The Tardis scenes at the start are too dark and there's a reason for this: the wall sets had been destroyed since it's last appearance in Greatest Show in the Galaxy and the reduced lighting hides that the backgrounds are just drapes. I didn't say it hides them terribly well!
Bambera's exclamations of "Shame" seem to be an attempt to get another character to swear on screen without actually swearing - see Ace stories passim. We suggest you insert another short word beginning with SH every time she says it and her disgust for hitch hikers will become more evident!
Why does Ace think that the Knight might be an Android? That's because it's meant to be a futuristic Knight, rather than what we got. Unfortunately the costume people read the word Knight and immediately gave us something in the traditional vein rather than, as was intended, something that looked more like Top Gear's The Stig. Think of that, with lightsabres and better guns, not those horribly sparky things (again) and you'll be getting there.
This episode of Doctor Who has the dubious honour of having the lowest viewing figures of any episode of the original run, just 3.1 million. OK it was up against Coronation Street but even so..... This is how the record of lowest viewing figures for an episode of Doctor Who progressed:
Episode # | Date | Story & Episode | Rating Million Viewers |
1 | 23/11/1963 | An Unearthly Child: An Unearthly Child | 4.4 |
127 | 10/09/1966 | The Smugglers: Episode One | 4.3 |
129 | 24/09/1966 | The Smugglers: Episode Three | 4.2 |
251 | 07/06/1969 | The War Games: Episode Eight | 3.5 |
689 | 06/09/1989 | Battlefield: Part One | 3.1 |
This is the first episode of Doctor Who that aired after I made the transition to sixth form college from secondary school. This is also the first episode of Doctor Who that I recorded off the television!

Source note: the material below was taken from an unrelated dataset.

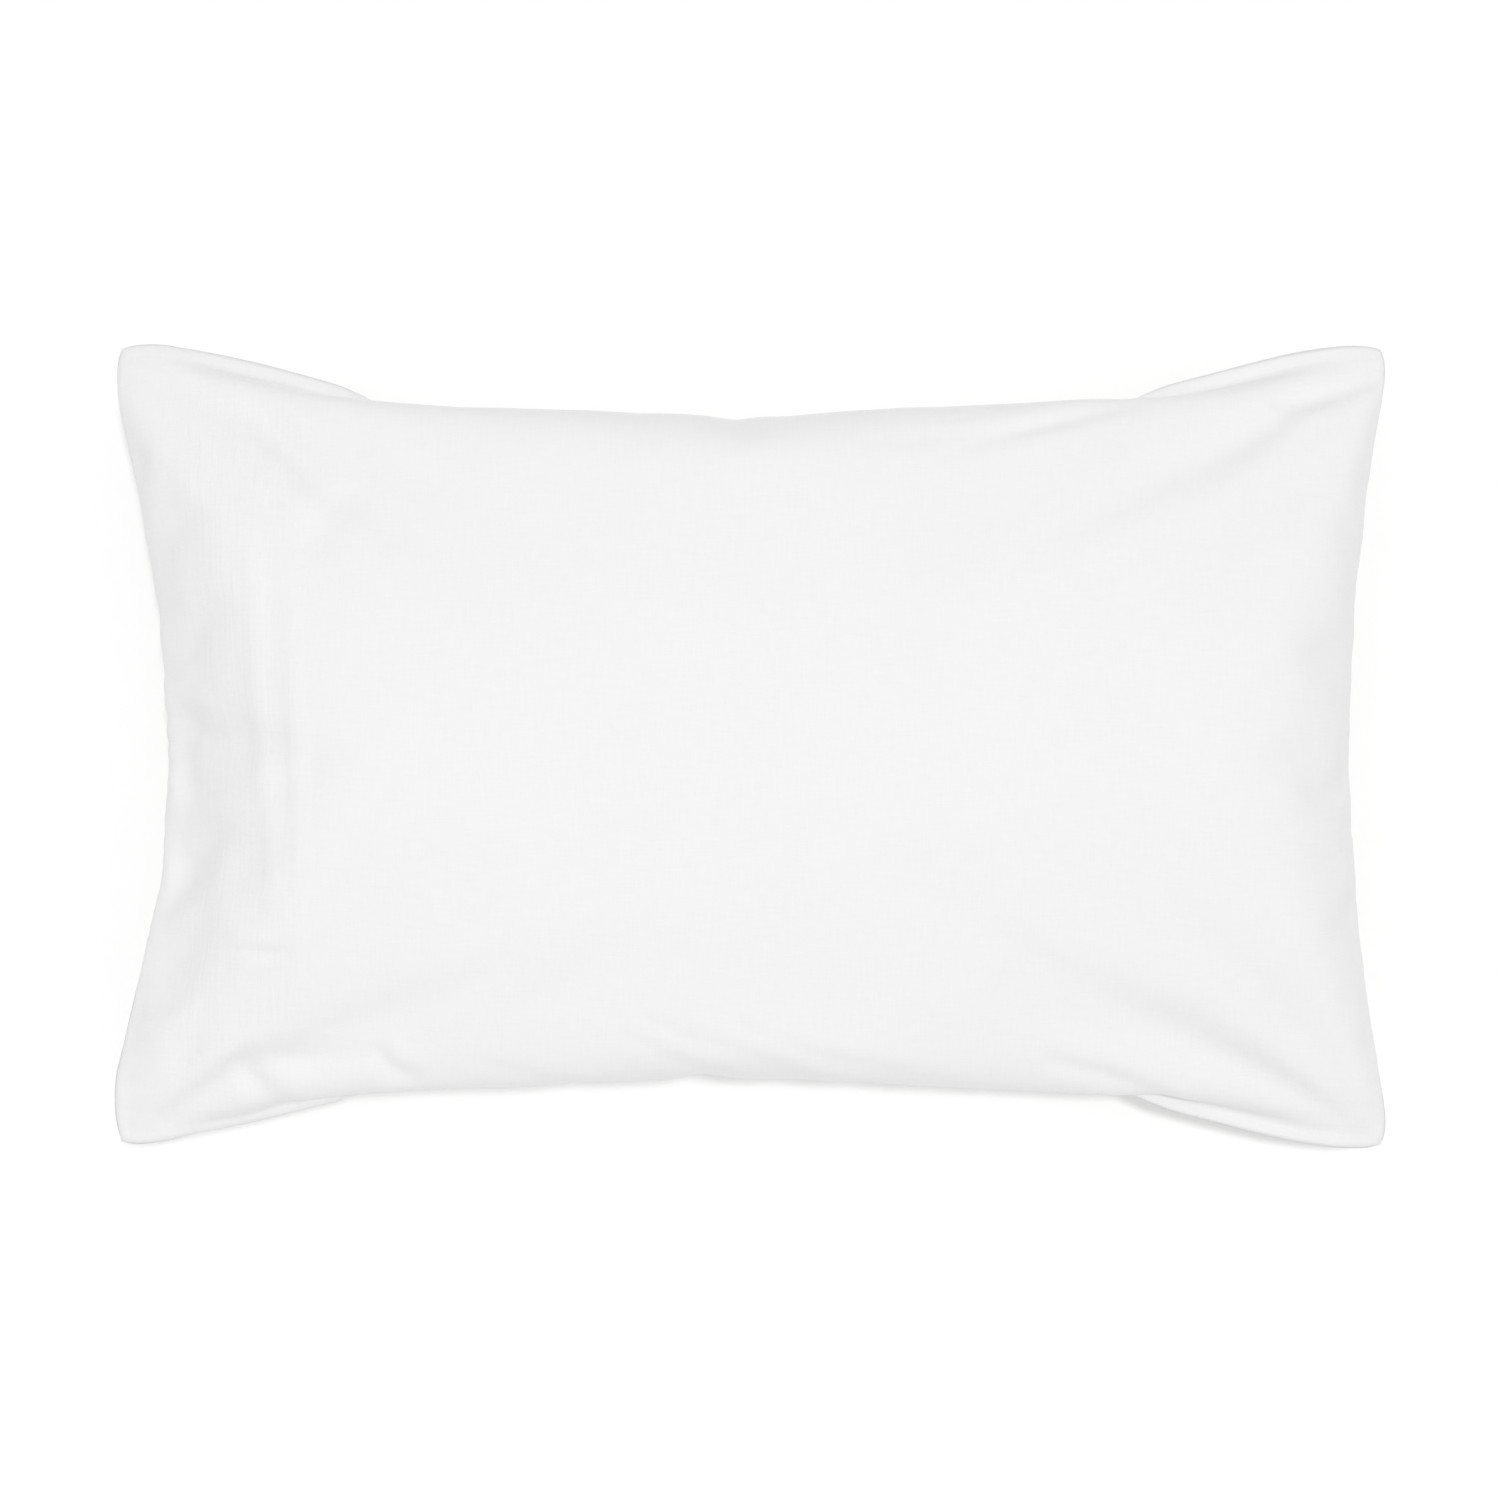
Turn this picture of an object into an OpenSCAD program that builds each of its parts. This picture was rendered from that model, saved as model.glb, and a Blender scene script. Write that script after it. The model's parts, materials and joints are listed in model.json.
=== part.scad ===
// Bed pillow: a filled insert inside a white cotton case that zips shut along one short end.
// The pillow lies flat on its back panel. X runs along its length and the zip is at the -X end.

/* [Pillowcase] */
// Length of the filled case between its corners, before their tips are rounded
case_l = 748; // [600:4:900]
// Width of the filled case between its corners, before their tips are rounded
case_w = 474; // [380:2:560]
// Height of the filled pillow above the surface that it lies on
pillow_h = 180; // [150:5:220]
// How far the zipped end is drawn in at its middle
zip_end_draw = 40; // [22:1:48]
// How far the closed end is drawn in at its middle
closed_end_draw = 29; // [18:1:45]
// How far each long side is drawn in along its middle
side_draw = 42; // [20:1:55]
// Height of the case's seam above the surface that it lies on
seam_z = 84; // [64:1:95]
// Thickness of the case's cloth
case_t = 0.6; // [0.4:0.1:1.2]
// Width of the overlocked seam allowance inside the case
seam_w = 9; // [6:0.5:12]

/* [Insert] */
// Space between the filled insert and the case at the closed end and the long sides
insert_gap = 12; // [11:0.5:18]
// Empty case between the zipped end and the filled insert
slack_l = 43; // [38:1:70]
// Thickness of the insert's ticking
ticking_t = 0.5; // [0.3:0.1:1]
// Thickness of the batting laid round the loose fill
batting_t = 14; // [8:1:20]
// Diameter of the piping in the insert's seam
piping_d = 4; // [3:0.5:6]

/* [Zip] */
// Length of the zip's chain along the end seam
zip_l = 356; // [200:4:380]
// Width of each zip tape
tape_w = 9; // [7:0.5:12]
// Thickness of the tapes
tape_t = 0.5; // [0.3:0.1:0.6]
// Width of the two closed coils together
chain_w = 3; // [2.5:0.1:4]
// Thickness of the coils
chain_t = 2; // [1.6:0.1:2.4]
// Width of the slider across the chain
slider_w = 7; // [6.4:0.1:9]
// Length of the slider along the chain
slider_l = 9; // [8:0.5:12]
// Thickness of the slider's two plates
slider_plate = 0.8; // [0.6:0.1:1.2]
// Length of the pull tab below its eye
pull_l = 17; // [10:1:24]
// Width of the pull tab
pull_w = 5; // [4.4:0.1:6.5]
// Thickness of the pull tab
pull_t = 0.9; // [0.7:0.1:1]

/* [Labels] */
// Width of the care label in the case's end seam
care_label_w = 32; // [20:1:45]
// Width of the fibre content label in the insert's end seam
fibre_label_w = 46; // [30:1:60]
// Thickness of both labels, folded double
label_t = 0.4; // [0.3:0.1:0.6]

/* [Hidden] */

// Clearance between two pieces of cloth that lie on each other
ply_gap = 0.05;
// Clearances between neighbouring layers of the stuffed body, of cloth and of fill
layer_gap = 0.6;
fill_gap = 1.2;
// Clearance between the slider and what it runs on, past its ends at rest, and beside the back's hem
run_gap = 0.2;
rest_gap = 0.5;
back_gap = 1;

// How sharp the corner tips are: a higher number rounds them over less of the edge
tip_power = 16;
// Facets of a full turn: of the end's arc, of the pull tab's pin and of its rounded tip
arc_sides = 200;
pin_sides = 32;
tab_sides = 48;
// Fullness of the stuffed shape along its length, along its width, and at its edges
crown_l = 3.4;
crown_w = 2.6;
crown_edge = 0.6;
// How far the back would hang below the surface if nothing held it up, as a share of the seam's height
press = 0.45;

// The seam is as thick as the slider, which runs under the front panel's lip
slider_h = chain_t + 2 * run_gap + 2 * slider_plate;
lip_gap = 0.5;
chain_z = seam_z - lip_gap - slider_h / 2;
tape_top = chain_z + tape_t / 2;
tape_foot = chain_z - tape_t / 2;
seam_t = slider_h + 2 * ply_gap;
back_z = seam_z - seam_t;

// Insets from the end's edge, counted inwards, of what lies under the lip
hem_w = 6.5;
chain_at = 2 * lip_gap + tape_w + chain_w / 2;
tape_front_at = chain_at - chain_w / 2 - ply_gap - tape_w;
tape_back_at = chain_at + chain_w / 2 + ply_gap;
back_open = chain_at + slider_w / 2 + back_gap;
hem_t = seam_z - tape_top - 2 * ply_gap;

// A pad is a stuffed outline: [length, width, draw at -X, draw at +X, side draw, straight share]
case_straight = 0.4;
case_pad = [case_l, case_w, zip_end_draw, closed_end_draw, side_draw, case_straight];
// The insert is drawn in less than the case, and holds its sides straight for longer
insert_draws = 0.8;
insert_straight = 0.6;
insert_low_x = -case_l / 2 + (1 - insert_draws) * zip_end_draw + slack_l;
insert_high_x = case_l / 2 - (1 - insert_draws) * closed_end_draw - insert_gap;
insert_pad = [insert_high_x - insert_low_x,
              case_w - 2 * (1 - insert_draws) * side_draw - 2 * insert_gap,
              insert_draws * zip_end_draw, insert_draws * closed_end_draw,
              insert_draws * side_draw, insert_straight];
insert_x = (insert_low_x + insert_high_x) / 2;
// The insert's own seam lies lower than the case's
insert_drop = 12;
insert_z = seam_z - insert_drop;
insert_top = pillow_h - case_t - layer_gap;
insert_foot = case_t + layer_gap;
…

We bought our first video recorder that summer and already by this point I owned Spearhead from Space, Day of the Daleks, Death to the Daleks, Revenge of the Cybermen and Terror of the Zygons on video. I still have the recorded copy of Battlefield, and all four stories this season, to this day and was almost tempted to dig it out to watch for the blog!.
A large amount of Battlefield is recorded on location with very little of the action in this episode occurring in the studio. Fulmer Plant Park in Buckinghamshire is then location for the garden centre that the Brigadier & Doris visit quite close to Little Paston which is where the scenes at their home were recorded. The majority of the action in this story occurs at locations in Lincolnshire with Twyford Wood providing the location for the Tardis landing site while Hambleton Old Hall serves as the Gore Crow Hotel. Nearby Hambleton Ridge is where Bambera radios the convoy for assistance and is also probably the location where the shots of the UNIT convoy is in difficulty were recorded from using Barnsdale on the other side of the lake. Finally the shot of the Knight crashing into the hill was filmed at Castle Cement Quarry about 5 miles away from the other Lincolnshire locations.